:: Data ::
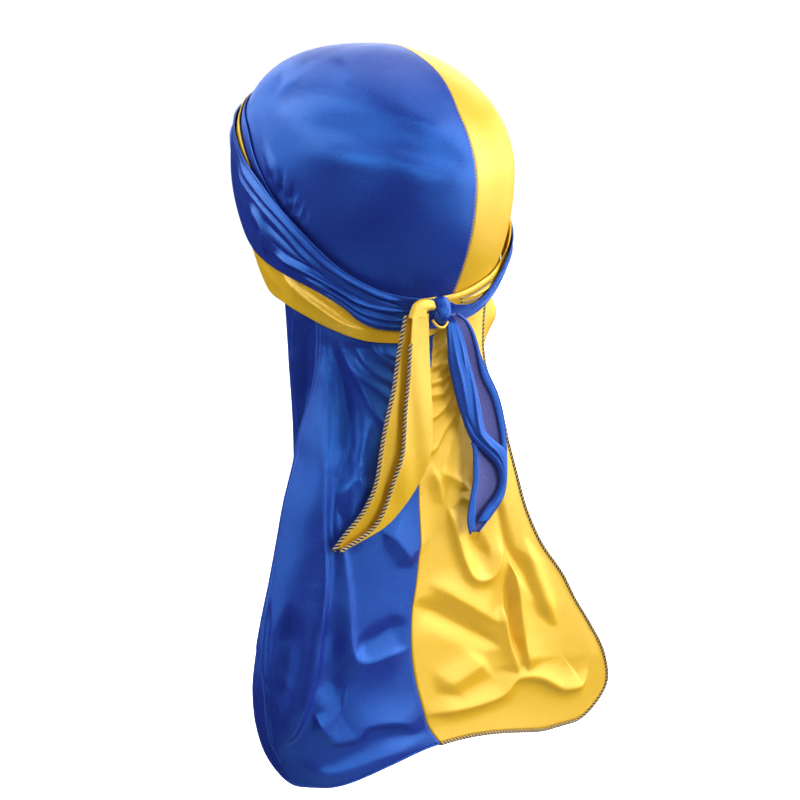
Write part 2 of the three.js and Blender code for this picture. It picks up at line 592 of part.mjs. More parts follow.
const yellowEnd = () => {
  const columns = END_COLUMNS.back + END_COLUMNS.turn + END_COLUMNS.front;
  return hangingEnd(YELLOW_END_ROWS, TIE_YELLOW.length, steps(columns), (read, across, drop) => {
    const column = across * columns;
    const inner = read("fold") + TIE_YELLOW.fold;
    const turn = Math.PI * clamp01((column - END_COLUMNS.back) / END_COLUMNS.turn);
    const front = mix(inner, read("front"), clamp01((column - END_COLUMNS.back - END_COLUMNS.turn) / END_COLUMNS.front));
    const back = mix(read("back"), inner, clamp01(column / END_COLUMNS.back));
    const x = column < END_COLUMNS.back ? back : front - TIE_YELLOW.fold * Math.sin(turn);
    return new THREE.Vector3(x, read("y") + TIE_YELLOW.fold * (1 - Math.cos(turn)), -drop);
  });
};

// Yellow loop: the end leaves the knot, turns over and meets the top of the hanging part
function yellowLoop() {
  const around = 12;
  const top = YELLOW_END_ROWS[0].y * TIE_YELLOW.length + TIE_YELLOW.fold;
  const rings = steps(8).map((share) => {
    const read = (column) => lookup(LOOP_ROWS, "share", share, column) * TIE_YELLOW.loop;
    const turn = radians(lookup(LOOP_ROWS, "share", share, "turn"));
    return Array.from({ length: around }, (_, s) => {
      const angle = (s / around) * 2 * Math.PI;
      const reach = read("half") * Math.cos(angle);
      const out = TIE_YELLOW.loopDepth * Math.sin(angle) + top * share;
      return new THREE.Vector3(read("x") + reach * Math.cos(turn), out, read("z") + reach * Math.sin(turn)).add(knotCentre);
    });
  });
  return ringLoft(rings);
}

// Thin arc of the yellow cloth that shows under the knot
function yellowArc() {
  const away = KNOT.rib + GAP + TIE_YELLOW.arcRadius;
  const points = steps(10).map((share) => {
    const turn = radians(mix(ARC_TURN.from, ARC_TURN.to, share));
    const x = (KNOT.halfWidth + away) * Math.cos(turn);
    const z = (KNOT.halfHeight + away) * Math.sin(turn);
    return new THREE.Vector3(x, ARC_TURN.out * Math.sin(Math.PI * share), z).add(knotCentre);
  });
  return hemAlong(points, TIE_YELLOW.arcRadius, 8);
}

// Blue end: a strip with an open pocket down its middle
const blueEnd = () => hangingEnd(BLUE_END_ROWS, TIE_BLUE.length, steps(6), (read, across, drop) => {
  const open = Math.min(1, (read("left") - read("right")) / TIE_BLUE.pocketWidth) * smooth(drop / TIE_BLUE.pocketFrom);
  const pocket = TIE_BLUE.pocket * Math.sin(Math.PI * across) * open;
  return new THREE.Vector3(mix(read("left"), read("right"), across), read("y") - pocket, -drop);
});

function cloth(name, colour, geometry) {
  const material = new THREE.MeshStandardMaterial({ color: colour, roughness: 0.35, metalness: 0 });
  const mesh = new THREE.Mesh(geometry, material);
  mesh.name = name;
  return mesh;
}

const bluePleats = { height: WRAP.bluePleat, count: WRAP.bluePleats };
const yellowPleats = { height: WRAP.yellowPleat, count: WRAP.yellowPleats };
const durag = new THREE.Group();
durag.add(
  cloth("crown_left", COLOURS.blue, capHalf(1)),
  cloth("crown_right", COLOURS.yellow, capHalf(-1)),
  cloth("front_band_left", COLOURS.blue, frontBand(1)),
  cloth("front_band_right", COLOURS.yellow, frontBand(-1)),
  cloth("strap_yellow", COLOURS.yellow, strapRing(YELLOW_WRAP, LAYER[1], yellowPleats, ringAngles, 4)),
  cloth("strap_blue", COLOURS.blue, strapRing(BLUE_WRAP, LAYER[2], bluePleats, ringAngles, 6)),
  cloth("tail_left", COLOURS.blue, tailHalf(1)),
  cloth("tail_right", COLOURS.yellow, tailHalf(-1)),
  cloth("tail_hem_left", COLOURS.blue, tailHem(1, 0.06)),
  cloth("tail_hem_right", COLOURS.twist, tailHem(-1, 0.03)),
  cloth("knot_blue", COLOURS.blue, knotBody()),
  cloth("knot_loop_yellow", COLOURS.yellow, yellowLoop()),
  cloth("knot_arc_yellow", COLOURS.yellow, yellowArc()),
  cloth("tie_end_yellow", COLOURS.yellow, yellowEnd()),
  cloth("tie_end_blue", COLOURS.blue, blueEnd()),
);

export default durag;
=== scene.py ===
"""Looks of the two-colour durag: satin cloth with folds, a knot, hanging ends, twisted edging and stitches.

Sizes are in millimetres until a piece is made. The wearer faces -Y and the wearer's left is +X.
Angles are degrees round the head: 0 is the back, 90 the wearer's left, 180 the forehead.
"""
import math

import bpy
import numpy as np
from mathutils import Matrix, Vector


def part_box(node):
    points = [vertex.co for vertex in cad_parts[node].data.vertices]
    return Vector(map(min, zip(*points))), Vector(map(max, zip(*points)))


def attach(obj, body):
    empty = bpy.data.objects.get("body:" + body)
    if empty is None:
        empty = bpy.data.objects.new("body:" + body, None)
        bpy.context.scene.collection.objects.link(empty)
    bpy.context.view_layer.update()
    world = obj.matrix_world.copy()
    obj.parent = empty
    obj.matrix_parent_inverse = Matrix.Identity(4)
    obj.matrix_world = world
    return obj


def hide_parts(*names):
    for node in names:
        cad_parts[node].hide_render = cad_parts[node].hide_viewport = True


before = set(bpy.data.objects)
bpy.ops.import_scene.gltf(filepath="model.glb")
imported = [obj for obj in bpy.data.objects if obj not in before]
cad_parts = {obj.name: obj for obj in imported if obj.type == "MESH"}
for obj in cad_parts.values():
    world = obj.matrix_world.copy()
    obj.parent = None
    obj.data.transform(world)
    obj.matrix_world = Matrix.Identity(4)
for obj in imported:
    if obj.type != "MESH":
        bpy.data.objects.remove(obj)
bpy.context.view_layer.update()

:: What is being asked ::
Locate the word "points" in the data above. Copy every line carrying it.

:: Correct output ::
  const points = steps(10).map((share) => {
  return hemAlong(points, TIE_YELLOW.arcRadius, 8);
    points = [vertex.co for vertex in cad_parts[node].data.vertices]
    return Vector(map(min, zip(*points))), Vector(map(max, zip(*points)))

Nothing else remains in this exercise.